I love reading your rowing posts; kindof makes me wish I was a rower. I can't help but think of your words kill kill kill
very inspiring.
:-)
Kahless,
I'm slightly worried that I appear to have inspired you to kill (do we get to find out who?), and, as an afterthought, that I've just become an accessory to murder. Eeek.
Note to self: Be on best behaviour when round at Kahless' place. Consider turning up in trainers and running kit just in case a quick get-away is required...
Actually I am a remarkably placid person believe it or not. That is why I find other people expressing such base urges satisfying maybe!
:-)
Oh, and only one person has needed a quick get-away from my place - a spammer who left a message saying 911 was a figment of the western worlds imagination. An anonymous comment in that.

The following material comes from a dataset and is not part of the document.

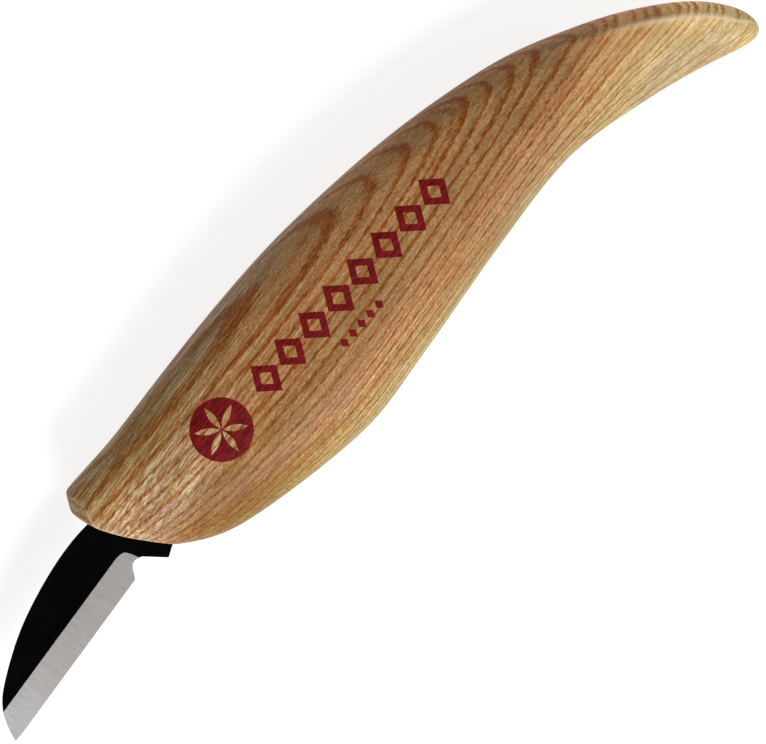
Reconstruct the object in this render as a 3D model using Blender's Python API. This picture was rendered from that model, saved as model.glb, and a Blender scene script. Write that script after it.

I can assure a fellow geek is quite safe. :-)
Thanks for the reassurance that I haven't actually persuaded you to go kill in any sense, though I can understand your reaction to the spammer. IMHO, spammers should be semi-air-dried, slow-roasted alive, and served thinly sliced on sun-dried tomato and olive ciabatta, and I think I'm a fairly placid person, myself. Working on customer sites, being required to act diplomatically and non-confrontationally, seems to have rubbed off on me. I just have to save the anger and frustration until I can get on the water or in the gym.

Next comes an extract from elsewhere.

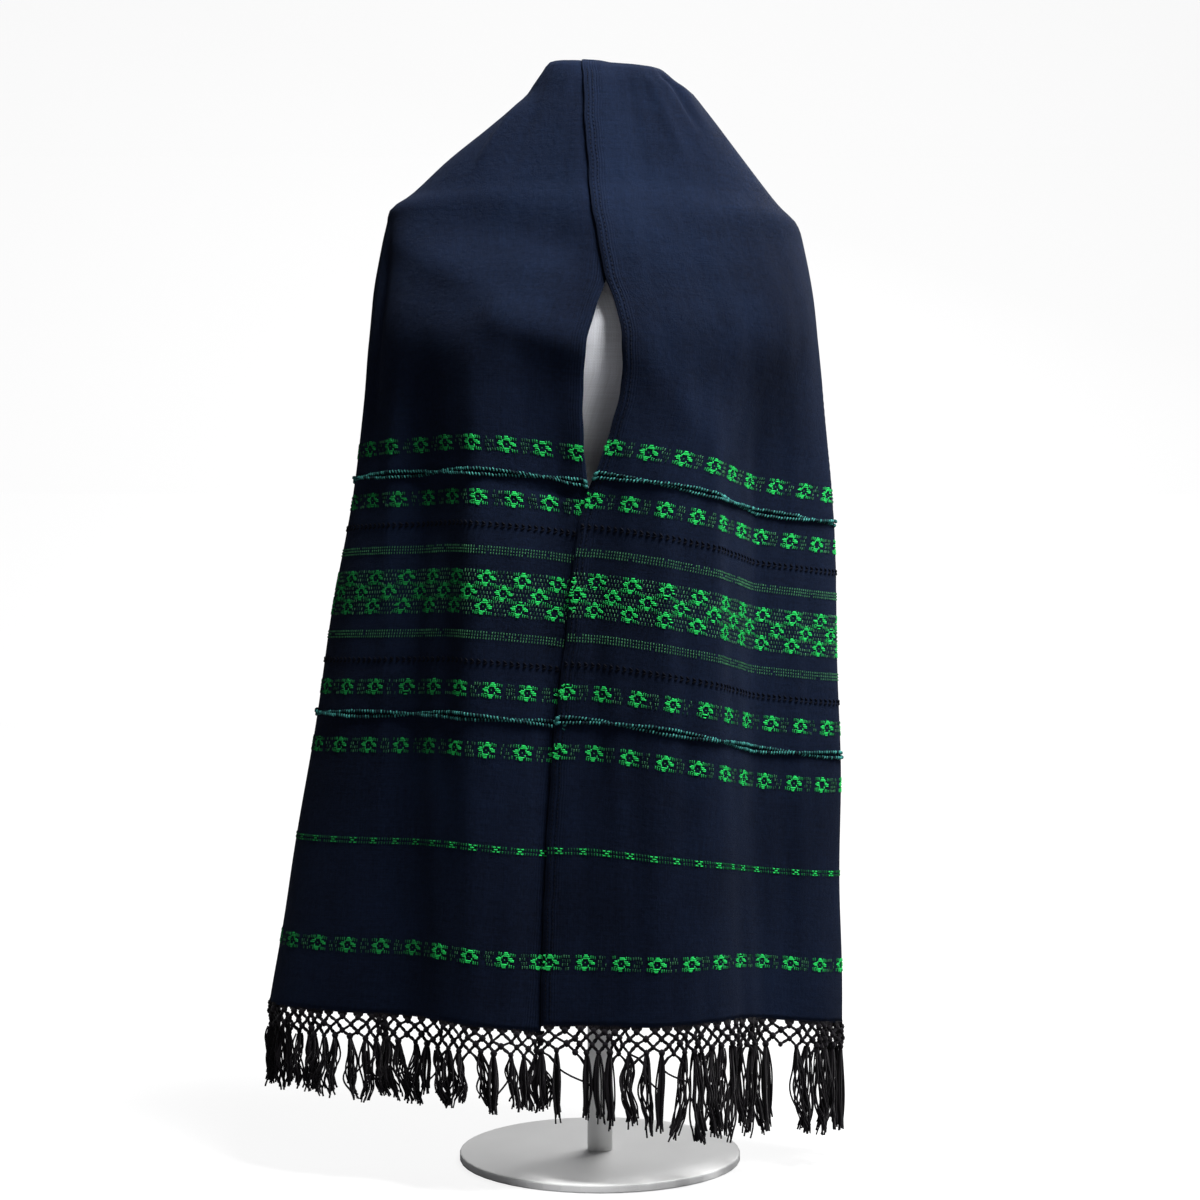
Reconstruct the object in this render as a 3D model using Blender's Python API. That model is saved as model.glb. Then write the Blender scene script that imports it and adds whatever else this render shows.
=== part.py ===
"""Rebozo shawl worn over a limbless dress form on a short table stand.

Metres, +Z up, front towards -Y, origin on the floor under the middle of the base.
The shawl is one long cloth laid over the neck: its middle stretch hangs down the back,
its two ends hang in front and end in fringe. Depths are measured down from a level
just above the top of the cloth over the neck. Turns are measured round the form: 0 at the front
middle, +90 degrees towards +X, -90 degrees towards -X and 180 degrees at the back middle.
"""
import math

import bmesh
import bpy
from mathutils import Vector

CROWN_Z = 1.100          # datum height from which depths are measured
CROWN_SINK = 0.0145      # how far the flat top over the neck lies below that datum
CROWN_TILT = 0.067       # how much more it sinks towards +X, as a slope
SINK_FADE = 0.045        # depth at which the cloth no longer lies lower for it
WALL = 0.0016            # cloth wall
GAP = 0.0003             # clearance between neighbouring pieces
RIM_GAP = 1.7 * GAP      # height between the ends and the slanting rim of the lid over the neck
LID_DEPTH = 0.012        # how far the back stretch turns down over the neck's rim
LID_TOP_DEPTH = 0.004    # depth where that rim turns into the flat top
LID_RINGS = (0.62, 0.30)   # rings of the flat top, as shares of its rim
BACK_HEM = 0.300         # depth of the selvedge across the back
FRONT_HEM = 0.945        # depth of both front hems before their slant
LAP = 0.0030             # how far the right end stands off the left one it lies over
LAP_TURN = math.radians(38.0)   # how far round the form that lift fades out
NECK_RADIUS = 0.05       # the cloth's rough radius over the neck, down to a depth of the same size
SHOULDER_RADIUS = 0.12   # and below that
SLOPE_STEP = 0.004       # turn and depth over which the cloth's slope is measured
FRONT_COLUMNS = 22
BACK_COLUMNS = 24
FORM_COLUMNS = 40
FRINGE_ROWS = 3
DISC_SIDES = 48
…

And I feel like I am getting into the zone and rowing with you!
Kahless,
Ah, forget the rowing - we should go into the lunchtime sandwich trade serving up a signature sarnie of air-dried spammer on fresh ciabatta. I think a juniper marinade would work well with that combination - what do you reckon?
Yes, a good combination.
And I will use a Japanese kitchen knife to cut the sarnie into manageable pieces to consume.